Furthermore, the film is self-reflexive in the sense that it recognises the ghost-like quality of film as a trace from the past. As such, film can be compared to the mummy, as Malin Wahlberg writes, in its ability to immortalise its subjects. This is visualised in a scene close by the end of the film when Shoshanna is projecting the film. Goebbel’s favourite actor Frederick, who has a crush on Shoshanna, decides to visit her in the projecting room, but get rejected by Shoshanna. After having forced himself into the room, Shoshanna shoots him, and get shot herself. They both die. Right after Frederick dies, we see and image of him projected on the screen in the cinema, and right after Shoshanna has taken her last breath, the film cuts and we see the enormous face of Shoshanna informing the audience that they’re going to die. They live on like ghosts on the screen after their death.
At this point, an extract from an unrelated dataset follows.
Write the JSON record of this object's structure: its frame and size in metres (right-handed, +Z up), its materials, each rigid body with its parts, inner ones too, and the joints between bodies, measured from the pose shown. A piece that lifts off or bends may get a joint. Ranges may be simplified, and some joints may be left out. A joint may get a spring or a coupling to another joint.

Finally, the film is self-reflexive of a certain way that film can work both for its film maker and its audience, namely as therapy. The film is a contrafactual, violent reckoning with the horrors of the Second World War, and like so many other Tarantino films, inherently about revenge. Almost as an answer to the caricatures of Jews produced by Nazi Germany, the Jews in Tarantino’s film are the cool heroes of the film, run by Brad Pitt, who eventually win over the Nazis and get their revenge. The concept of catharsis is relevant to mention in relation to this – a term that was introduced by Aristotle to describe how the tragedy (in theatre) could have a cleansing, almost medical effect on people because of the way it brought new realisations to the audience through emotional investment. I believe I’m not the only one who felt a sense of catharsis when Hitler, Goebbels and the rest of the party died in the film, and I am almost certain that this was partly Tarantino’s purpose with the film.


In accordance with Stam, one could argue that the sense of therapy invoked here is foregrounded by the fact that the film is illusionistic rather than reflexive, since it depends on the audience being engaged with the plot to the degree that it almost believes in it in order to get this sense of cleansing. However, it could be seen as an homage to the power of cinema: that we get a sense of cleansing even though we know it to be fiction. I would argue that this film works to demonstrate that Stam’s division between illusionism and reflexivity is not clear cut. The films that Hake discusses, for example, could pass as illusionistic rather than reflexive, since they “don’t straight-forwardly admit [their] status as representation]s]”. However, they do reflect on the nature of cinema, of film-making and of spectatorship. I believe the same goes for Inglorious Basterds. With Tarantino being a true cinephile, the film is not only mass entertainment. It also points at its own mask by reflecting film history, film as therapy, the ghost-like quality of film, spectatorship, the materiality of film and the role of film in our understanding of the past and the present.



Beckman, Frida. “Ambivalent Screens: Quentin Tarantino and the Power of Vision”. Film Philosophy 19, no. 1 (2015): 85-104.


Hake, Sabine. “Self-Referentiality in Early German Cinema“. Cinema Journal 31, no. 3 (1992): 37–55.


Koivunen, Ann. “Terapi”. In Film och andra rörliga bilder – en introduktion, edited by Ann Koivunen. Stockholm: Raster förlag, 2008, 187-202.


Macnab, Geoffrey. “Film vs Digital? In the same way that a new generation of music lovers are rediscovering vinyl, cinema enthusiasts are discovering, or rediscovering, celluloid”. The Independent 31/9 2017. Controlled 12/1 2018. http://www.independent.co.uk/arts-entertainment/films/features/dunkirk-film-digital-christopher-nolan-quentin-tarantino-paul-thomas-anderson-lawrence-of-arabia-a7918586.html.


“Quentin Tarantino comments on Digital vs Film”. Youtube 12/5 2011. Controlled 12/1 2018. https://www.youtube.com/watch?v=BON9Ksn1PqI.


Stam, Robert. Reflexivity in Film and Literature: From Don Quixote to Jean-Luc Godard. Ann Arbor, Michigan: UMI Research Press, 1985.


Wahlberg, Malin. ”Dokument”. In Film och andra rörliga bilder – en introduktion, edited by Ann Koivunen. Stockholm: Raster förlag, 2008, 221-233.